Other examples of word games include crossword puzzles, riddles, change that sound, Scategories, Hink Pinks, and many others.


Discussion of reading


We've all heard that kids should read every day. So let's talk about what that means. Daily reading could mean your child is being read to, reading to themself, reading with others, or listening to audiobooks. The important thing is that the reading is occurring and that children have the opportunity to discuss what they are reading/hearing.


Discussion about what is being read or has been read is a fantastic way to engage your child in language comprehension. Remember that language comprehension is necessary before reading comprehension occurs. So increasing your child's ability to discuss what they remember, what they wonder, make connections to other stories or movies, etc. will help your child become a better reader.


Talk to your child... a lot... using big words!

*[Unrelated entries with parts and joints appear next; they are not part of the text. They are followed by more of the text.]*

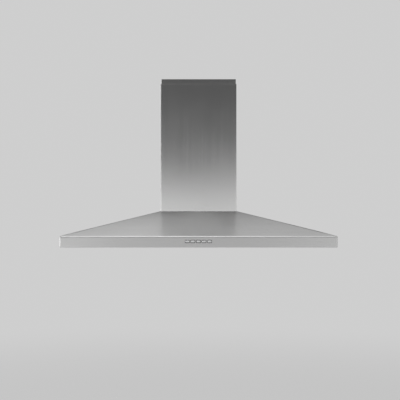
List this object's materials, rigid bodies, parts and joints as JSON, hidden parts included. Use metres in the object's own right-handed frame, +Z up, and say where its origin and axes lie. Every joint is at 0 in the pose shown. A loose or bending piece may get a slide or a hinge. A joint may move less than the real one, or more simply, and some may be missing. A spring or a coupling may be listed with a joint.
{
  "type": "chimney range hood",
  "caption": "Wall-mounted chimney range hood: shallow pyramid canopy with a switch row in its rim, lamps, drop-down grease filters, blower and telescopic chimney.",
  "frame": {"origin": "centre of the four wall holes, on the rear face of the canopy back plate", "axes": "+X to the right as seen from the front, +Y into the wall, so the front faces -Y, +Z up"},
  "size_m": [0.898, 0.5013, 0.5745],
  "materials": {
    "canopy_steel": "brushed stainless steel, grain along the width",
    "chimney_steel": "brushed stainless steel, grain along the height",
    "pan_steel": "brushed stainless steel",
    "galvanised_steel": "galvanised, faint spangle",
    "filter_aluminium": "mill finish",
    "latch_metal": "satin",
    "lamp_trim": "polished",
    "lamp_glass": "frosted",
    "lamp_capsule": "clear",
    "lamp_reflector": "bright",
    "button_caps": "metallised, satin",
    "switch_plastic": "black, fine texture",
    "fan_plastic": "black, moulded",
    "motor_paint": "satin grey",
    "plain_steel": "turned, zinc plated",
    "seal_rubber": "foam",
    "housing_plastic": "light grey, fine texture",
    "transformer_paint": "white, fine texture",
    "capacitor_case": "grey",
    "lead_sheath": "grey sheath"
  },
  "bodies": {
    "root": {"blower_bolts": "plain_steel", "blower_box": "galvanised_steel", "blower_gasket": "seal_rubber", "cable_gland": "housing_plastic", "canopy_back": "galvanised_steel", "canopy_shell": "canopy_steel", "capacitor": "capacitor_case", "chimney_bracket": "galvanised_steel", "chimney_lower": "chimney_steel", "collar_screws": "plain_steel", "control_box": "housing_plastic", "control_box_cover": "housing_plastic", "deck_plate": "galvanised_steel", "filter_hangers": "galvanised_steel", "flap_rod": "plain_steel", "lamp_bezel_left": "lamp_trim", "lamp_bezel_right": "lamp_trim", "lamp_bulb_left": "lamp_capsule", "lamp_bulb_right": "lamp_capsule", "lamp_housing_left": "lamp_reflector", "lamp_housing_right": "lamp_reflector", "lamp_leads": "lead_sheath", "lamp_lens_left": "lamp_glass", "lamp_lens_right": "lamp_glass", "lamp_transformer": "transformer_paint", "motor": "motor_paint", "motor_bracket": "galvanised_steel", "outlet_collar": "fan_plastic", "scroll_left": "fan_plastic", "scroll_right": "fan_plastic", "switch_bezel": "switch_plastic", "switch_body": "switch_plastic", "switch_lead": "lead_sheath", "underside_pan": "pan_steel"},
    "chimney_upper": {"chimney_upper": "chimney_steel"},
    "button_1": {"push_button_1": "button_caps"},
    "button_2": {"push_button_2": "button_caps"},
    "button_3": {"push_button_3": "button_caps"},
    "button_4": {"push_button_4": "button_caps"},
    "button_5": {"push_button_5": "button_caps"},
    "impeller": {"impeller": "fan_plastic", "motor_shaft": "plain_steel"},
    "flap_front": {"damper_flap_front": "fan_plastic"},
    "flap_rear": {"damper_flap_rear": "fan_plastic"},
    "filter_left": {"filter_frame_left": "filter_aluminium", "filter_mesh_left": "filter_aluminium"},
    "latch_left": {"filter_latch_left": "latch_metal"},
    "filter_middle": {"filter_frame_middle": "filter_aluminium", "filter_mesh_middle": "filter_aluminium"},
    "latch_middle": {"filter_latch_middle": "latch_metal"},
    "filter_right": {"filter_frame_right": "filter_aluminium", "filter_mesh_right": "filter_aluminium"},
    "latch_right": {"filter_latch_right": "latch_metal"}
  },
  "joints": [
    {"name": "chimney_slide", "type": "slide", "parent": "root", "child": "chimney_upper", "axis": [0, 0, 1], "range_m": [0, 0.35]},
    {"name": "button_1_push", "type": "slide", "parent": "root", "child": "button_1", "axis": [0, 1, 0], "range_m": [0, 0.002], "stiffness_N_per_m": 500},
    {"name": "button_2_push", "type": "slide", "parent": "root", "child": "button_2", "axis": [0, 1, 0], "range_m": [0, 0.002], "stiffness_N_per_m": 500},
    {"name": "button_3_push", "type": "slide", "parent": "root", "child": "button_3", "axis": [0, 1, 0], "range_m": [0, 0.002], "stiffness_N_per_m": 500},
    {"name": "button_4_push", "type": "slide", "parent": "root", "child": "button_4", "axis": [0, 1, 0], "range_m": [0, 0.002], "stiffness_N_per_m": 500},
    {"name": "button_5_push", "type": "slide", "parent": "root", "child": "button_5", "axis": [0, 1, 0], "range_m": [0, 0.002], "stiffness_N_per_m": 500},
    {"name": "impeller_spin", "type": "hinge", "parent": "root", "child": "impeller", "pos_m": [0, -0.134, 0.1745], "axis": [1, 0, 0], "continuous": true},
    {"name": "flap_front_swing", "type": "hinge", "parent": "root", "child": "flap_front", "pos_m": [0, -0.09936, 0.3065], "axis": [-1, 0, 0], "range_deg": [0, 75]},
    {"name": "flap_rear_swing", "type": "hinge", "parent": "root", "child": "flap_rear", "pos_m": [0, -0.09936, 0.3065], "axis": [1, 0, 0], "range_deg": [0, 75]},
    {"name": "filter_left_drop", "type": "hinge", "parent": "root", "child": "filter_left", "pos_m": [-0.268, -0.0895, -0.0413], "axis": [1, 0, 0], "range_deg": [0, 75]},
    {"name": "latch_left_slide", "type": "slide", "parent": "filter_left", "child": "latch_left", "axis": [0, 1, 0], "range_m": [0, 0.005], "stiffness_N_per_m": 400},
    {"name": "filter_middle_drop", "type": "hinge", "parent": "root", "child": "filter_middle", "pos_m": [0, -0.0895, -0.0413], "axis": [1, 0, 0], "range_deg": [0, 75]},
    {"name": "latch_middle_slide", "type": "slide", "parent": "filter_middle", "child": "latch_middle", "axis": [0, 1, 0], "range_m": [0, 0.005], "stiffness_N_per_m": 400},
    {"name": "filter_right_drop", "type": "hinge", "parent": "root", "child": "filter_right", "pos_m": [0.268, -0.0895, -0.0413], "axis": [1, 0, 0], "range_deg": [0, 75]},
    {"name": "latch_right_slide", "type": "slide", "parent": "filter_right", "child": "latch_right", "axis": [0, 1, 0], "range_m": [0, 0.005], "stiffness_N_per_m": 400}
  ]
}
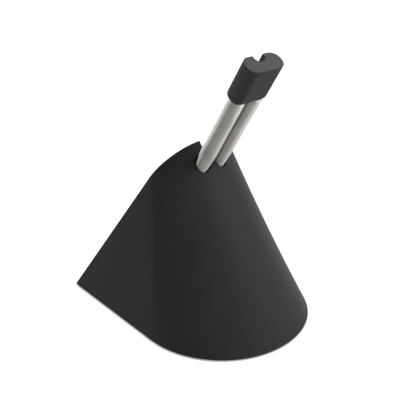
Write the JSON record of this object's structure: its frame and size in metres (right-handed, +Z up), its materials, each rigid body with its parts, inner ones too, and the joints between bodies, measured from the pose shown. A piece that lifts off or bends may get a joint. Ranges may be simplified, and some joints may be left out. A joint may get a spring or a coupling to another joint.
{
  "type": "mouse bungee",
  "caption": "Weighted tent-shaped foot with a leaning twin-spring arm and a rubber head that holds a computer mouse's cable off the desk.",
  "frame": {"origin": "on the floor under the middle of the foot, where the sole rests", "axes": "+Z up, -Y towards the round nose that the arm leans over, +X across the foot"},
  "size_m": [0.0798, 0.0994, 0.1208],
  "materials": {
    "shell": "dark grey soft-touch matte",
    "base_plastic": "black moulded, finely textured",
    "sole": "matte anti-slip",
    "ballast": "stamped plate, lightly oiled",
    "socket": "die-cast, blasted",
    "fastener": "zinc plated",
    "spring": "satin spring wire",
    "head": "dark grey matte rubber"
  },
  "bodies": {
    "base": {"housing_shell": "shell", "rear_cover": "shell", "base_plate": "base_plastic", "sole_pad": "sole", "ballast_lower": "ballast", "ballast_upper": "ballast", "ballast_washers": "fastener", "ballast_screws": "fastener", "base_screws": "fastener", "cover_screws": "fastener", "spring_socket": "socket", "socket_screws": "fastener", "grub_screws": "fastener", "spring_left": "spring", "spring_right": "spring", "root_pin_left": "fastener", "root_pin_right": "fastener"},
    "arm_head": {"cord_head": "head", "tip_pin_left": "fastener", "tip_pin_right": "fastener"}
  },
  "joints": [
    {"name": "arm_flex", "type": "hinge", "parent": "base", "child": "arm_head", "pos_m": [0, -0.01003, 0.08192], "axis": [1, 0, 0], "range_deg": [-20, 30], "stiffness_Nm_per_rad": 0.06, "springref_deg": -1, "deforming": ["spring_left", "spring_right"]}
  ]
}
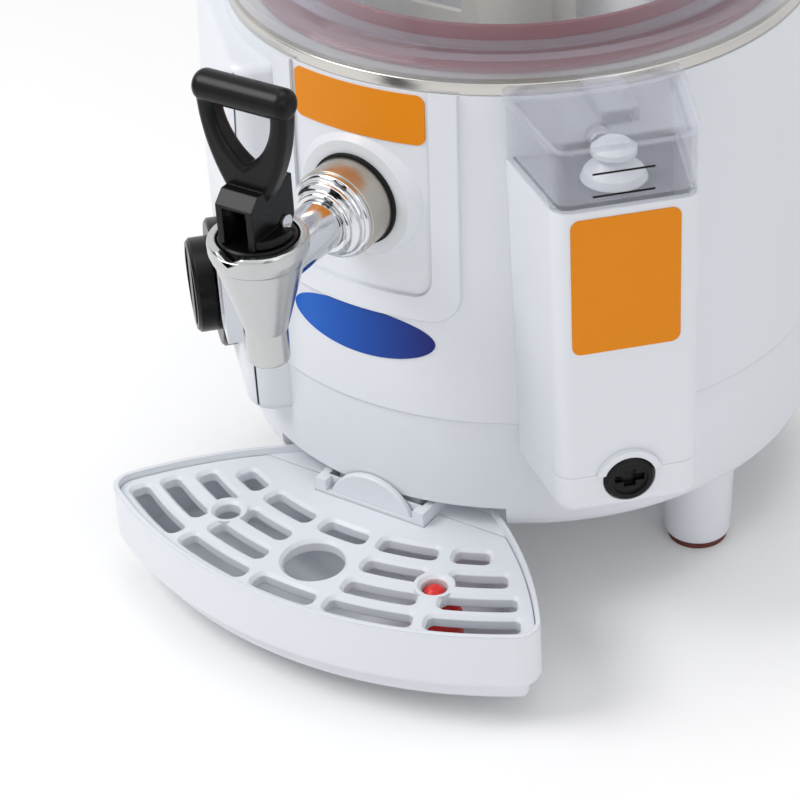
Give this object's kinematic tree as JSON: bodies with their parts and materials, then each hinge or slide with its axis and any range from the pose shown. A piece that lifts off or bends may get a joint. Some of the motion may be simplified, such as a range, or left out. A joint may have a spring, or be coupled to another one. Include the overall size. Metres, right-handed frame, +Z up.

I'm sure you've heard that kids who have older siblings will say more words, faster. It's true because they are constantly hearing language from their older siblings. Depending on how much older, they may be hearing more sophisticated language, too. The same goes for your child, whether an only or one of several. The more words that kids are exposed to the better. But it's not only words. It's background knowledge, in general. So talk to your kids about all sorts of things!



Reading Comprehension


The goal of every reader is to understand what they are reading. This is what creates joy and magic. It allows us as readers to be transported to a new world or learn new and interesting things. It allows us to enjoy reading and perhaps, grow from it.


We live in a world where more and more jobs are requiring higher-level training and degrees. Children who struggle with reading comprehension will find college-level reading and studies to be more difficult.


These are all great reasons to help your child become a better reader.


What if you don't have the time or don't feel that you are a good enough teacher for your child? No judgments here. If this is you, I would highly recommend finding a trained and experienced tutor to support your child in becoming a better reader.